## Task prompt
Reproduce the data in its entirety, exactly as supplied.

## Listing

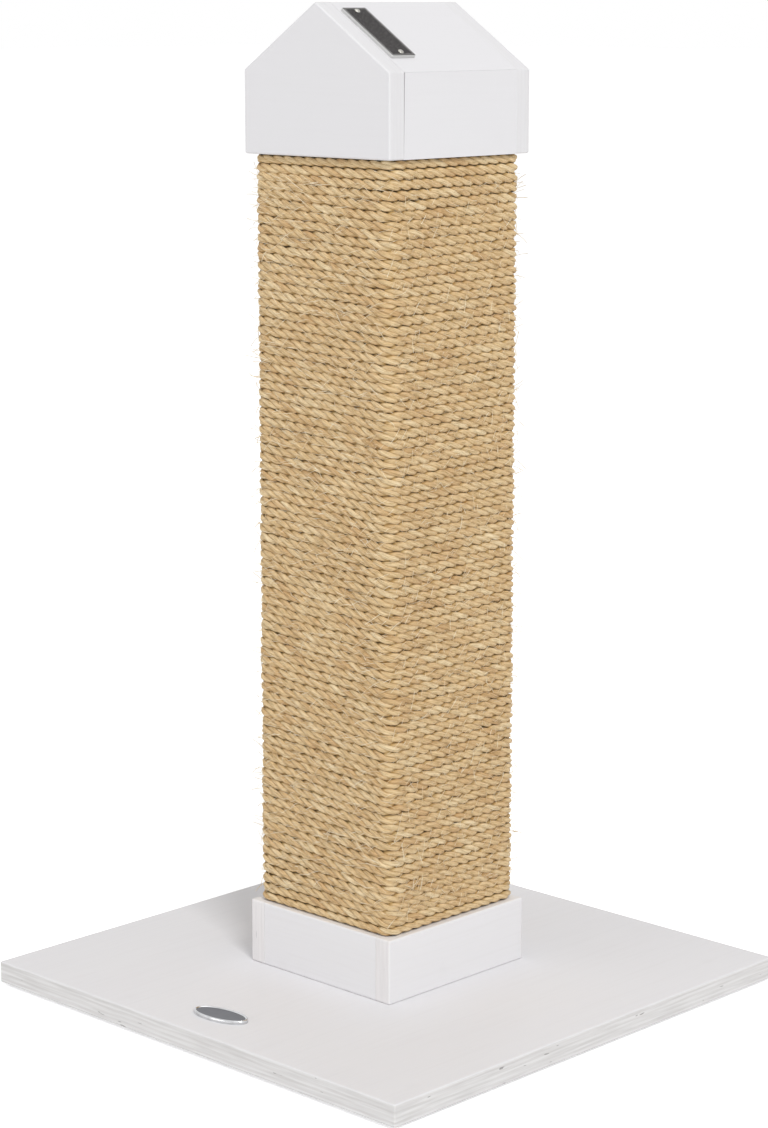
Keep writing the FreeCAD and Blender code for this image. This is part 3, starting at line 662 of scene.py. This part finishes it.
def finish_tree(tree, geometry, finish, end):
    """End a tree in Realize Instances and Set Material."""
    real = add(tree, "GeometryNodeRealizeInstances", {0: geometry})
    dressed = add(tree, "GeometryNodeSetMaterial", {"Geometry": real, "Material": finish})
    tree.links.new(dressed, end.inputs[0])


rope_tree, given, end = new_tree("laid rope", [
    ("Start", "Float", 0.0), ("Lay", "Float", LAY_MM * MM), ("Step", "Float", STEP),
    ("Strand", "Float", STRAND), ("Out", "Float", STRAND_OUT), ("Squash at ends", "Float", 0.9),
    ("Squash", "Float", 1.3), ("Wander", "Float", 1.7 * MM), ("Loose", "Float", 1.1 * MM),
    ("Sides", "Int", SIDES), ("Finish", "Material", None)])
tree = rope_tree
line = add(tree, RESAMPLE, {"Curve": given["Geometry"], "Length": given["Step"]}, mode="LENGTH")
# the wander fades near the two ends of the column, where boards hem the rope in
spot = add(tree, POSITION)
height = add(tree, SPLIT, {0: spot}, out=Z)
room = [add(tree, RANGE, {"Value": height, "From Min": at, "From Max": free})
        for at, free in ((ROPE_LOW, ROPE_LOW + HEMMED_IN), (ROPE_TOP, ROPE_TOP - HEMMED_IN))]
room = sums(tree, "MULTIPLY", room[0], room[1])
reach = sums(tree, "MULTIPLY", room, given["Wander"])
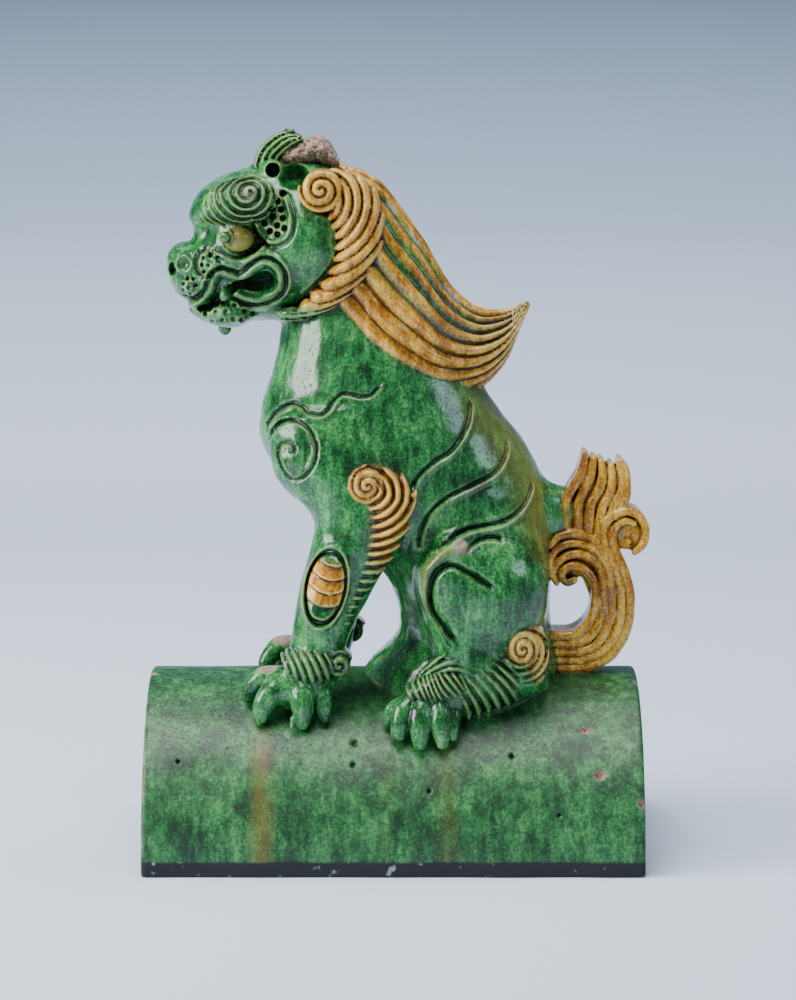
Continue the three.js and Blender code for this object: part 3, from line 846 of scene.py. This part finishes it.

## Response to this task
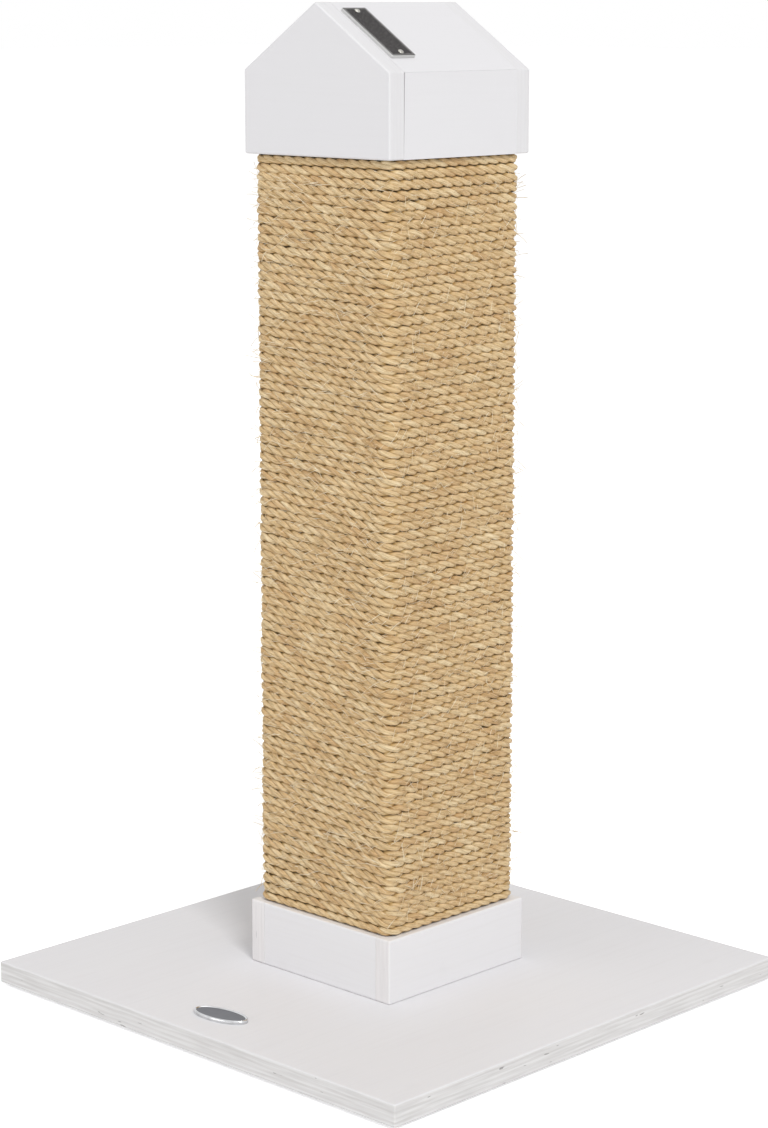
Keep writing the FreeCAD and Blender code for this image. This is part 3, starting at line 662 of scene.py. This part finishes it.
def finish_tree(tree, geometry, finish, end):
    """End a tree in Realize Instances and Set Material."""
    real = add(tree, "GeometryNodeRealizeInstances", {0: geometry})
    dressed = add(tree, "GeometryNodeSetMaterial", {"Geometry": real, "Material": finish})
    tree.links.new(dressed, end.inputs[0])


rope_tree, given, end = new_tree("laid rope", [
    ("Start", "Float", 0.0), ("Lay", "Float", LAY_MM * MM), ("Step", "Float", STEP),
    ("Strand", "Float", STRAND), ("Out", "Float", STRAND_OUT), ("Squash at ends", "Float", 0.9),
    ("Squash", "Float", 1.3), ("Wander", "Float", 1.7 * MM), ("Loose", "Float", 1.1 * MM),
    ("Sides", "Int", SIDES), ("Finish", "Material", None)])
tree = rope_tree
line = add(tree, RESAMPLE, {"Curve": given["Geometry"], "Length": given["Step"]}, mode="LENGTH")
# the wander fades near the two ends of the column, where boards hem the rope in
spot = add(tree, POSITION)
height = add(tree, SPLIT, {0: spot}, out=Z)
room = [add(tree, RANGE, {"Value": height, "From Min": at, "From Max": free})
        for at, free in ((ROPE_LOW, ROPE_LOW + HEMMED_IN), (ROPE_TOP, ROPE_TOP - HEMMED_IN))]
room = sums(tree, "MULTIPLY", room[0], room[1])
reach = sums(tree, "MULTIPLY", room, given["Wander"])
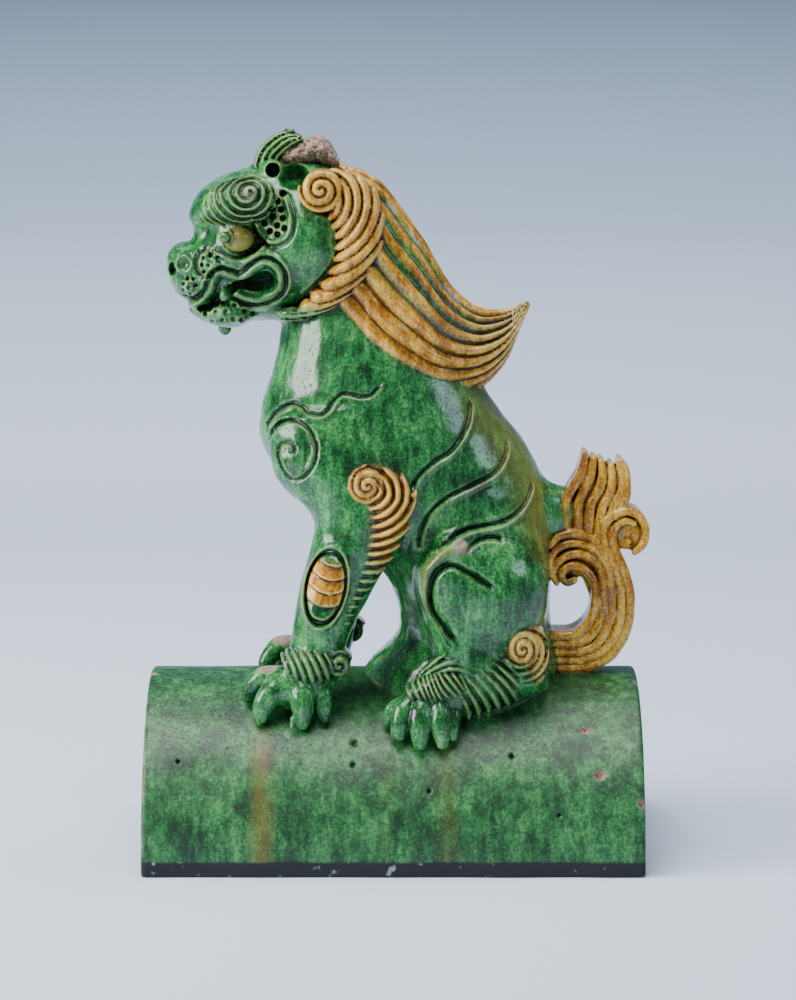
Continue the three.js and Blender code for this object: part 3, from line 846 of scene.py. This part finishes it.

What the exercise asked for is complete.